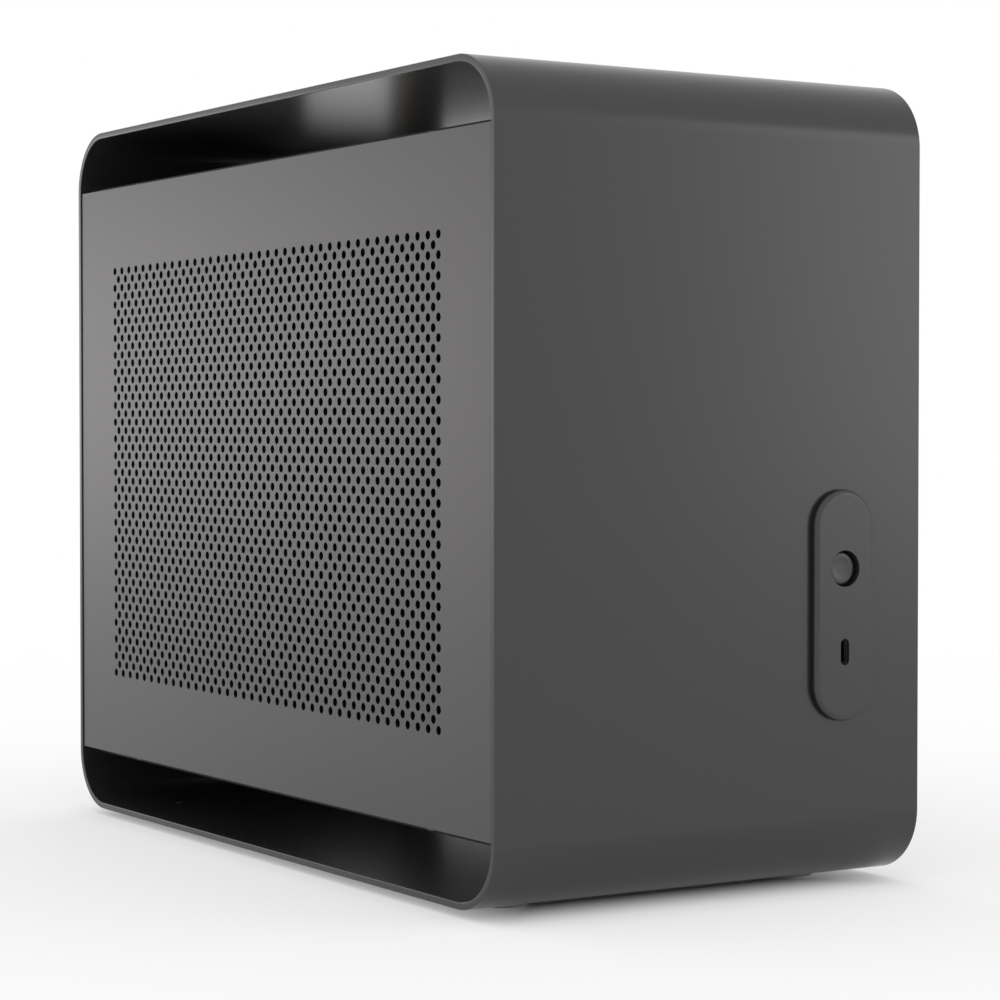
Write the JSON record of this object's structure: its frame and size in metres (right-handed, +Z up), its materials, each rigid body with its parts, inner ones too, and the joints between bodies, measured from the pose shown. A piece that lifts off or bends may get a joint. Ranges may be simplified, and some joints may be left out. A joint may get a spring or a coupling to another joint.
{
  "type": "mini-itx computer case",
  "caption": "Upright mini-itx computer case: rounded extruded wrap open at both sides, perforated pull-off side panels, inner rails, board tray and a front control block.",
  "frame": {"origin": "centre of the bounding box at the underside of the feet", "axes": "+Z up, -Y the front face with the control block, +Y the rear face, -X and +X the open sides with the panels"},
  "size_m": [0.18, 0.346, 0.289],
  "materials": {
    "anodised": "matte dark grey anodised",
    "black_coat": "fine matte black powder coat",
    "black_plastic": "matte moulded",
    "rubber_foot": "matte",
    "steel": "zinc plated",
    "brass_part": "turned",
    "circuit_board": "solder mask"
  },
  "bodies": {
    "case": {"wrap": "anodised", "left_catches": "black_plastic", "right_catches": "black_plastic", "control_base": "black_plastic", "control_cover": "anodised", "control_bracket": "black_coat", "control_board": "circuit_board", "switch_body": "black_plastic", "usb_socket": "steel", "usb_tongue": "black_plastic", "lead_header": "black_plastic", "control_screws": "steel", "top_left_rail": "black_coat", "bottom_left_rail": "black_coat", "top_right_rail": "black_coat", "bottom_right_rail": "black_coat", "weld_studs": "steel", "nuts": "steel", "left_upright": "black_coat", "right_upright": "black_coat", "carrier_screws": "steel", "supply_bracket": "black_coat", "drive_plate": "black_coat", "board_tray": "black_coat", "board_standoffs": "brass_part", "slot_bracket": "black_coat", "upper_slot_cover": "anodised", "lower_slot_cover": "anodised", "slot_screws": "steel", "mains_inlet": "black_plastic", "inlet_blades": "brass_part", "inlet_screws": "steel", "front_left_foot": "rubber_foot", "front_right_foot": "rubber_foot", "rear_left_foot": "rubber_foot", "rear_right_foot": "rubber_foot", "foot_screws": "steel"},
    "left_panel": {"left_panel": "anodised", "left_panel_studs": "steel"},
    "right_panel": {"right_panel": "anodised", "right_panel_studs": "steel"},
    "power_button": {"power_button": "anodised", "switch_plunger": "steel"}
  },
  "joints": [
    {"name": "left_panel_off", "type": "slide", "parent": "case", "child": "left_panel", "axis": [-1, 0, 0], "range_m": [0, 0.12]},
    {"name": "right_panel_off", "type": "slide", "parent": "case", "child": "right_panel", "axis": [1, 0, 0], "range_m": [0, 0.12]},
    {"name": "power_button_press", "type": "slide", "parent": "case", "child": "power_button", "axis": [0, 1, 0], "range_m": [0, 0.001], "stiffness_N_per_m": 800, "springref_m": -0.001}
  ]
}
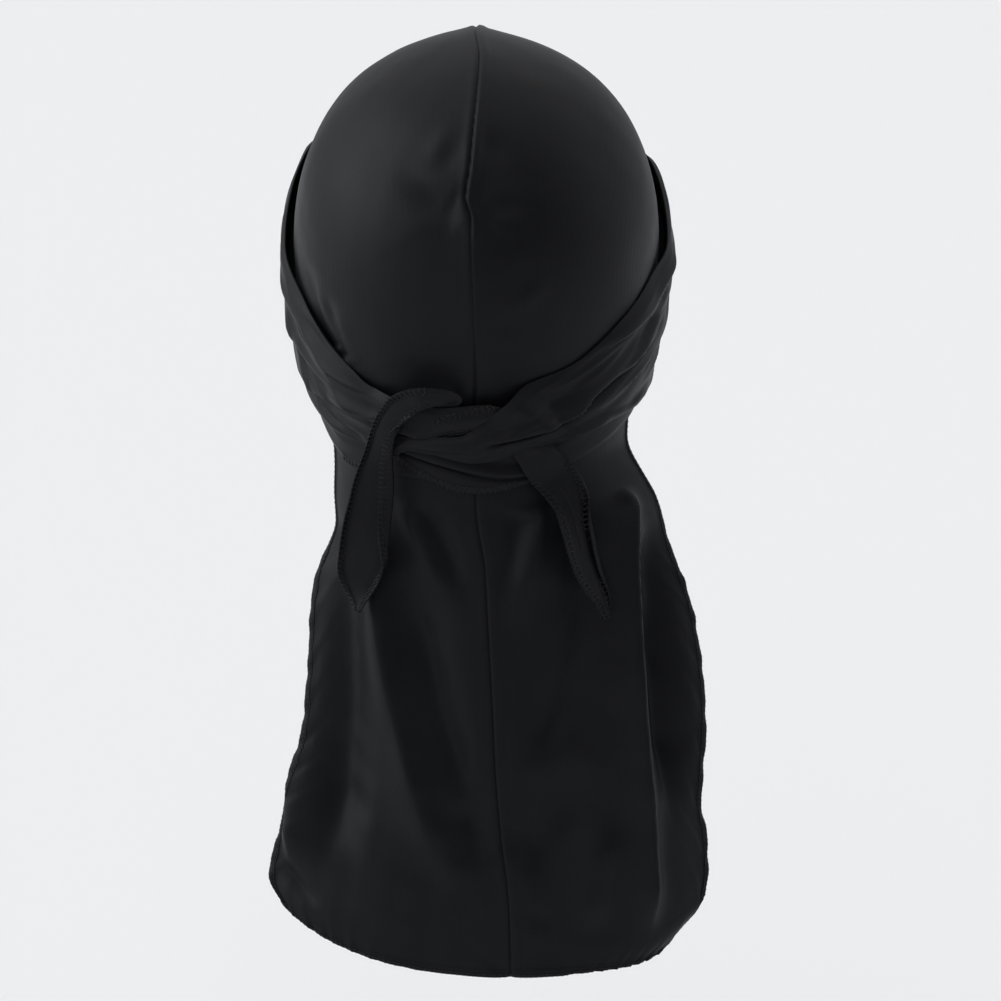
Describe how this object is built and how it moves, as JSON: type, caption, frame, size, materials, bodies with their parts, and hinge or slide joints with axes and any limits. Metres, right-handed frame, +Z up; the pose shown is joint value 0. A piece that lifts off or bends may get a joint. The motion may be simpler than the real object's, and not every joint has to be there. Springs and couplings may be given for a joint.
{
  "type": "durag",
  "caption": "Close-fitting satin head wrap with a raised centre seam, wide straps wound round the head and half-knotted at the nape, and a broad tail hanging behind.",
  "frame": {"origin": "the top of the wearer's head inside the crown, on which the cap hangs", "axes": "+Z up, -Y the way the wearer looks, +X the wearer's left; the knot and the tail are at +Y"},
  "size_m": [0.1833, 0.2032, 0.3772],
  "materials": {
    "panel_satin": "satin",
    "strap_satin": "satin",
    "thread": "satin"
  },
  "bodies": {
    "root": {"left_panel": "panel_satin", "right_panel": "panel_satin", "left_strap": "strap_satin", "right_strap": "strap_satin"}
  },
  "joints": []
}
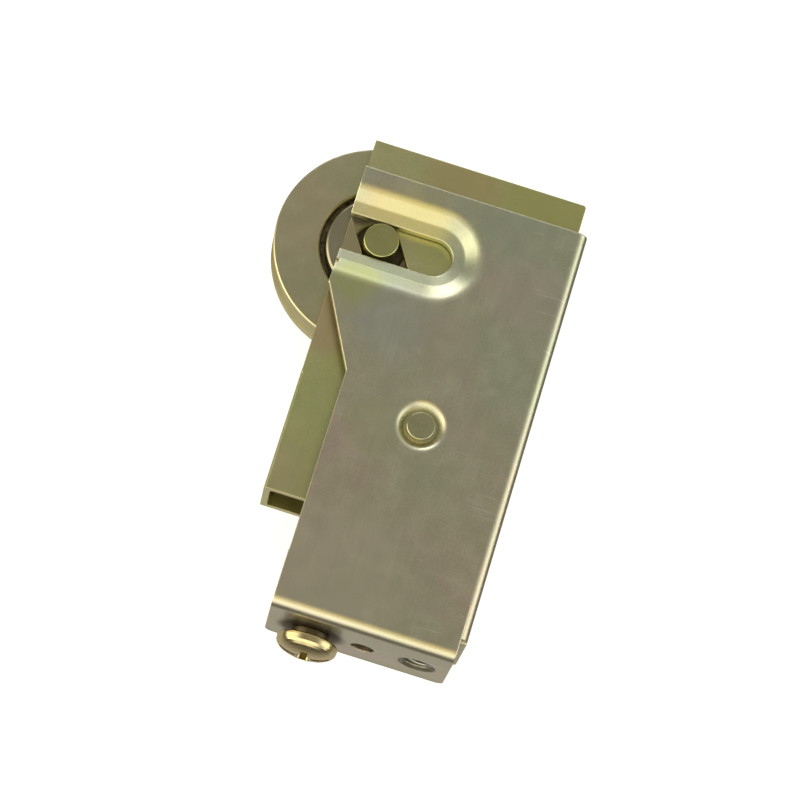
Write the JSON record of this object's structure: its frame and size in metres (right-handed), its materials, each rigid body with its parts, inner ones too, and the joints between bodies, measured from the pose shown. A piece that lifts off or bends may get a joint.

================================

**Prompt**
Each line of the listing should be copied exactly.

**Answer below**
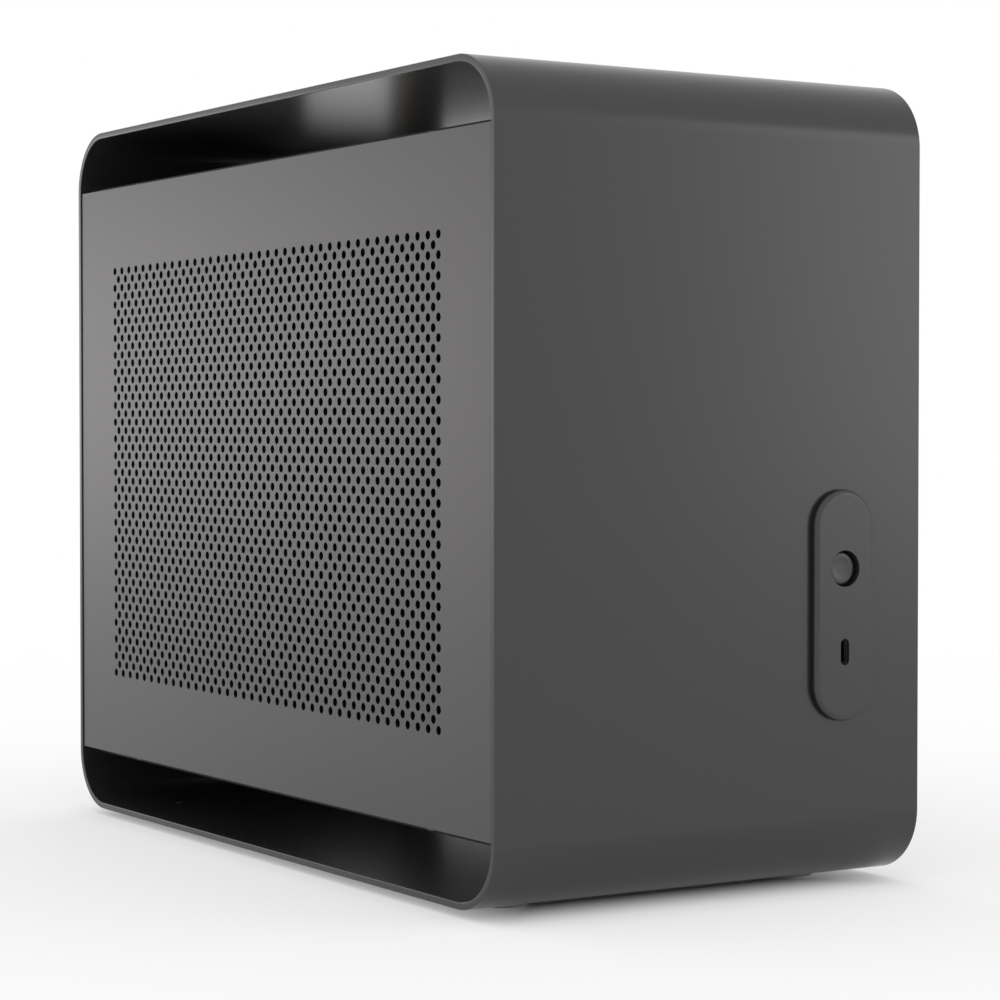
Write the JSON record of this object's structure: its frame and size in metres (right-handed, +Z up), its materials, each rigid body with its parts, inner ones too, and the joints between bodies, measured from the pose shown. A piece that lifts off or bends may get a joint. Ranges may be simplified, and some joints may be left out. A joint may get a spring or a coupling to another joint.
{
  "type": "mini-itx computer case",
  "caption": "Upright mini-itx computer case: rounded extruded wrap open at both sides, perforated pull-off side panels, inner rails, board tray and a front control block.",
  "frame": {"origin": "centre of the bounding box at the underside of the feet", "axes": "+Z up, -Y the front face with the control block, +Y the rear face, -X and +X the open sides with the panels"},
  "size_m": [0.18, 0.346, 0.289],
  "materials": {
    "anodised": "matte dark grey anodised",
    "black_coat": "fine matte black powder coat",
    "black_plastic": "matte moulded",
    "rubber_foot": "matte",
    "steel": "zinc plated",
    "brass_part": "turned",
    "circuit_board": "solder mask"
  },
  "bodies": {
    "case": {"wrap": "anodised", "left_catches": "black_plastic", "right_catches": "black_plastic", "control_base": "black_plastic", "control_cover": "anodised", "control_bracket": "black_coat", "control_board": "circuit_board", "switch_body": "black_plastic", "usb_socket": "steel", "usb_tongue": "black_plastic", "lead_header": "black_plastic", "control_screws": "steel", "top_left_rail": "black_coat", "bottom_left_rail": "black_coat", "top_right_rail": "black_coat", "bottom_right_rail": "black_coat", "weld_studs": "steel", "nuts": "steel", "left_upright": "black_coat", "right_upright": "black_coat", "carrier_screws": "steel", "supply_bracket": "black_coat", "drive_plate": "black_coat", "board_tray": "black_coat", "board_standoffs": "brass_part", "slot_bracket": "black_coat", "upper_slot_cover": "anodised", "lower_slot_cover": "anodised", "slot_screws": "steel", "mains_inlet": "black_plastic", "inlet_blades": "brass_part", "inlet_screws": "steel", "front_left_foot": "rubber_foot", "front_right_foot": "rubber_foot", "rear_left_foot": "rubber_foot", "rear_right_foot": "rubber_foot", "foot_screws": "steel"},
    "left_panel": {"left_panel": "anodised", "left_panel_studs": "steel"},
    "right_panel": {"right_panel": "anodised", "right_panel_studs": "steel"},
    "power_button": {"power_button": "anodised", "switch_plunger": "steel"}
  },
  "joints": [
    {"name": "left_panel_off", "type": "slide", "parent": "case", "child": "left_panel", "axis": [-1, 0, 0], "range_m": [0, 0.12]},
    {"name": "right_panel_off", "type": "slide", "parent": "case", "child": "right_panel", "axis": [1, 0, 0], "range_m": [0, 0.12]},
    {"name": "power_button_press", "type": "slide", "parent": "case", "child": "power_button", "axis": [0, 1, 0], "range_m": [0, 0.001], "stiffness_N_per_m": 800, "springref_m": -0.001}
  ]
}
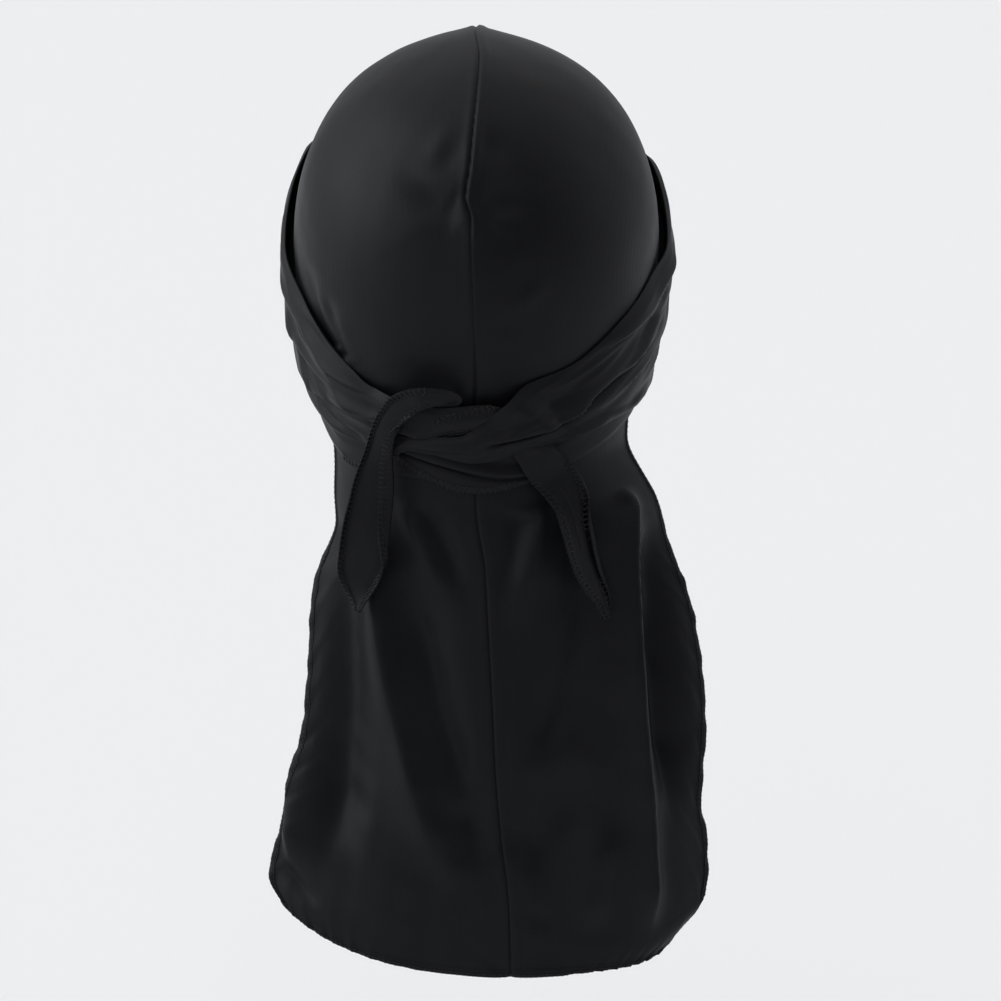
Describe how this object is built and how it moves, as JSON: type, caption, frame, size, materials, bodies with their parts, and hinge or slide joints with axes and any limits. Metres, right-handed frame, +Z up; the pose shown is joint value 0. A piece that lifts off or bends may get a joint. The motion may be simpler than the real object's, and not every joint has to be there. Springs and couplings may be given for a joint.
{
  "type": "durag",
  "caption": "Close-fitting satin head wrap with a raised centre seam, wide straps wound round the head and half-knotted at the nape, and a broad tail hanging behind.",
  "frame": {"origin": "the top of the wearer's head inside the crown, on which the cap hangs", "axes": "+Z up, -Y the way the wearer looks, +X the wearer's left; the knot and the tail are at +Y"},
  "size_m": [0.1833, 0.2032, 0.3772],
  "materials": {
    "panel_satin": "satin",
    "strap_satin": "satin",
    "thread": "satin"
  },
  "bodies": {
    "root": {"left_panel": "panel_satin", "right_panel": "panel_satin", "left_strap": "strap_satin", "right_strap": "strap_satin"}
  },
  "joints": []
}
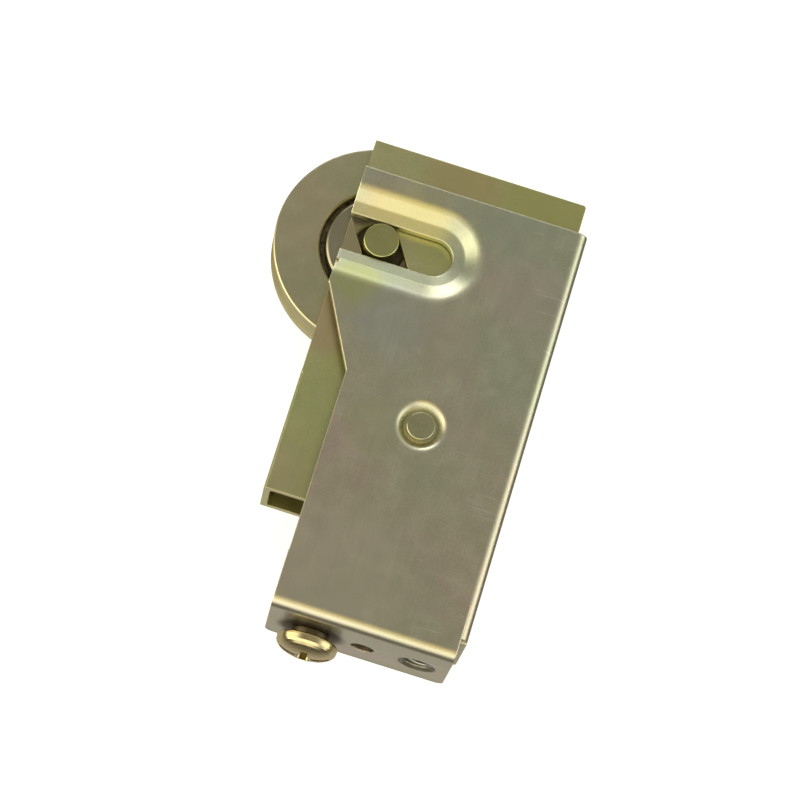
Write the JSON record of this object's structure: its frame and size in metres (right-handed), its materials, each rigid body with its parts, inner ones too, and the joints between bodies, measured from the pose shown. A piece that lifts off or bends may get a joint.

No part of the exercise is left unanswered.